▶ Directive
Tally up how many lines in the listing below contain the string "More", and give only the total.

▶ Given data
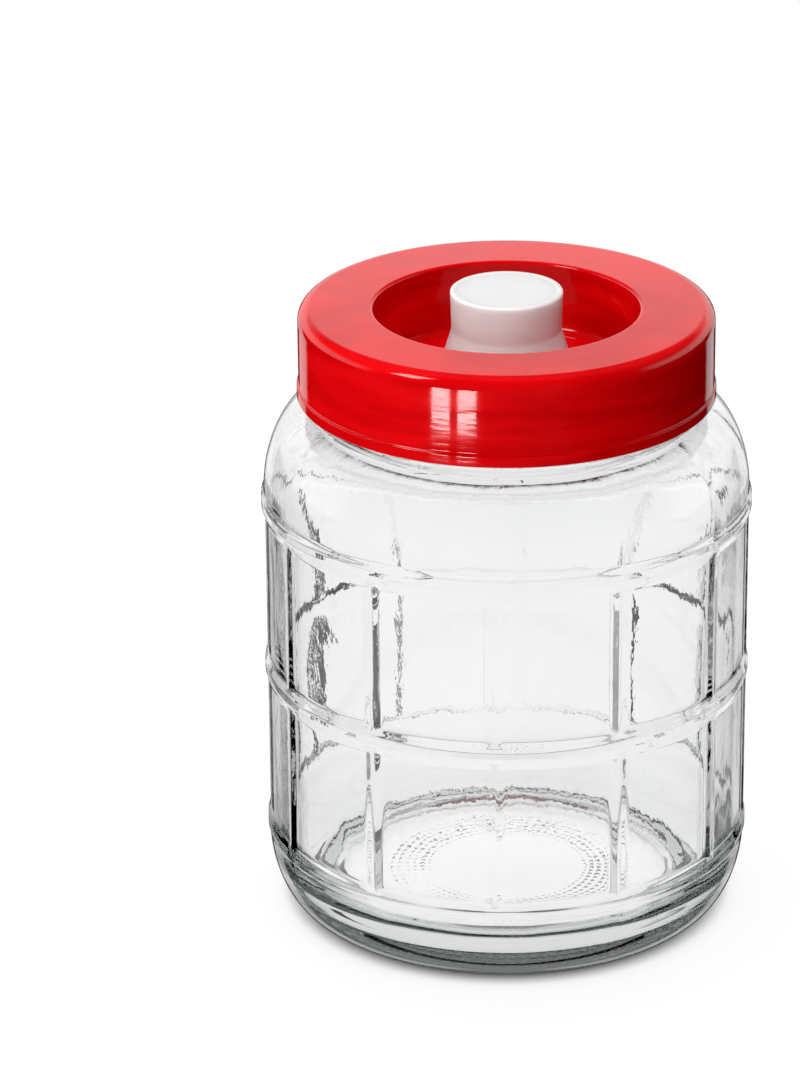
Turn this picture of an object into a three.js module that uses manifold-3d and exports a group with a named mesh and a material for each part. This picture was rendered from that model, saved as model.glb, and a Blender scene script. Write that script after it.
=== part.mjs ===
* * *
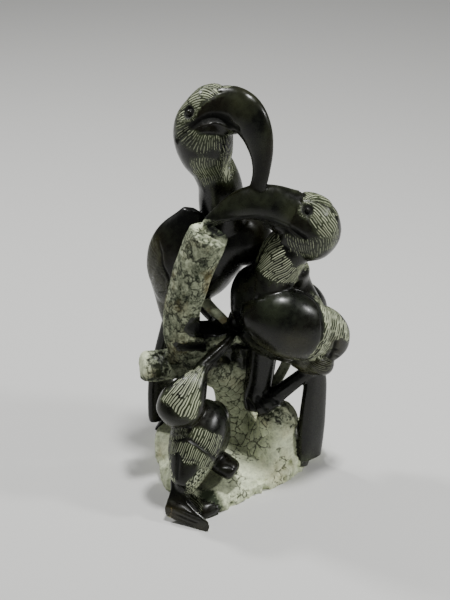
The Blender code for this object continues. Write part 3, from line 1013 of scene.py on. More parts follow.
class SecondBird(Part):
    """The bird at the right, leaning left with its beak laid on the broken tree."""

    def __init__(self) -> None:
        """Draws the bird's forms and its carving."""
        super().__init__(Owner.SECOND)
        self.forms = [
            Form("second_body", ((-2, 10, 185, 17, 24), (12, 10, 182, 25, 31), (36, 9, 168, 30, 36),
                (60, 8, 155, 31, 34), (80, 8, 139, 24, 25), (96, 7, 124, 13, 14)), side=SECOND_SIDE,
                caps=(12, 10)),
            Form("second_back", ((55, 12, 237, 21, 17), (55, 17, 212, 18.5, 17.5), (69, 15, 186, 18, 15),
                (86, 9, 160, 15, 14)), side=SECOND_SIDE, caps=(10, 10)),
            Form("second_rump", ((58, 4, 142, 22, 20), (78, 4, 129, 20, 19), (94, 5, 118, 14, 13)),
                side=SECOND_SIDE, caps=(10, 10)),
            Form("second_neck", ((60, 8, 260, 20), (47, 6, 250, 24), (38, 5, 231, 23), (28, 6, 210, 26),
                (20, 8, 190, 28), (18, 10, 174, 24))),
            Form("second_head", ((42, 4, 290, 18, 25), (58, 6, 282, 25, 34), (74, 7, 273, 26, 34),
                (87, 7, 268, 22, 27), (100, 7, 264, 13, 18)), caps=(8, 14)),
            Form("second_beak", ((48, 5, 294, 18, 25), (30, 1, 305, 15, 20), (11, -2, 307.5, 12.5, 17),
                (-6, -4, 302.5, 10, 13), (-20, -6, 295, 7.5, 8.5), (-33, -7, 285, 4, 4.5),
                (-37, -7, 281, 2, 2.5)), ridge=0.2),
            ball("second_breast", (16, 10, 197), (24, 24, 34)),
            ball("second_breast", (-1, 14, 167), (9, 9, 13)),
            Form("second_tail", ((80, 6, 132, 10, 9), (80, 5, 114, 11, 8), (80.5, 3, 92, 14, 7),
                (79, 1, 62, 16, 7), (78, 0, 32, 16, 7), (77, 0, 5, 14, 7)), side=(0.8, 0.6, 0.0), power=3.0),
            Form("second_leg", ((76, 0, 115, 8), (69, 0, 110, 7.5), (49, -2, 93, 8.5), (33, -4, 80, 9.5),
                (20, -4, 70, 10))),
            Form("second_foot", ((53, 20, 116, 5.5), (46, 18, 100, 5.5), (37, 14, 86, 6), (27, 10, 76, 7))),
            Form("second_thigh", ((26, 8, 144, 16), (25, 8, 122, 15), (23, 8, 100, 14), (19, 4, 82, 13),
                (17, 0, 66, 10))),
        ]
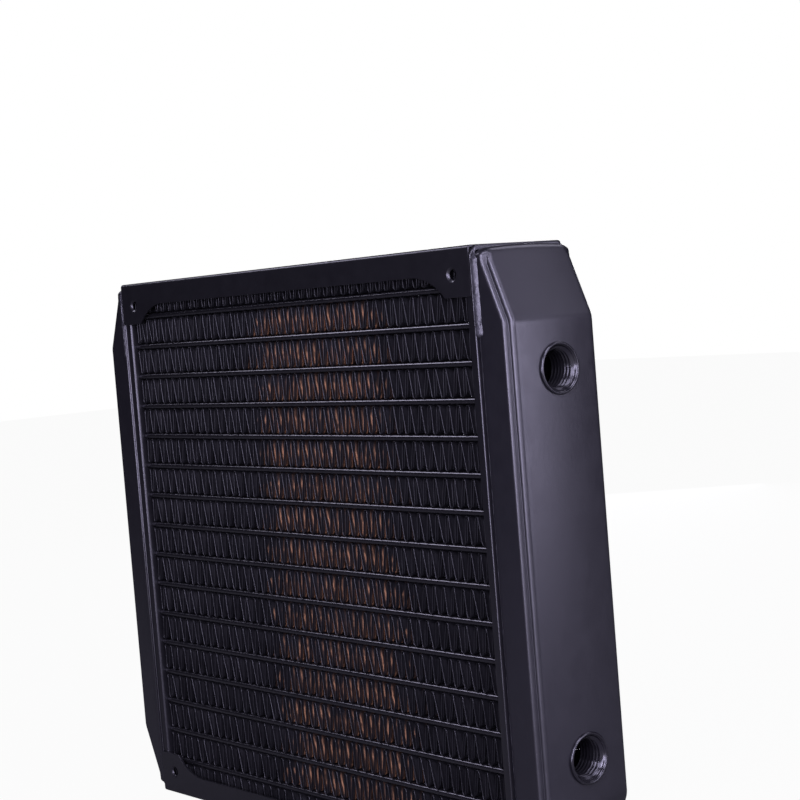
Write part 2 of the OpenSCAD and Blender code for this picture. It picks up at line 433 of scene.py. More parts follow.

▶ Answer for this exercise
2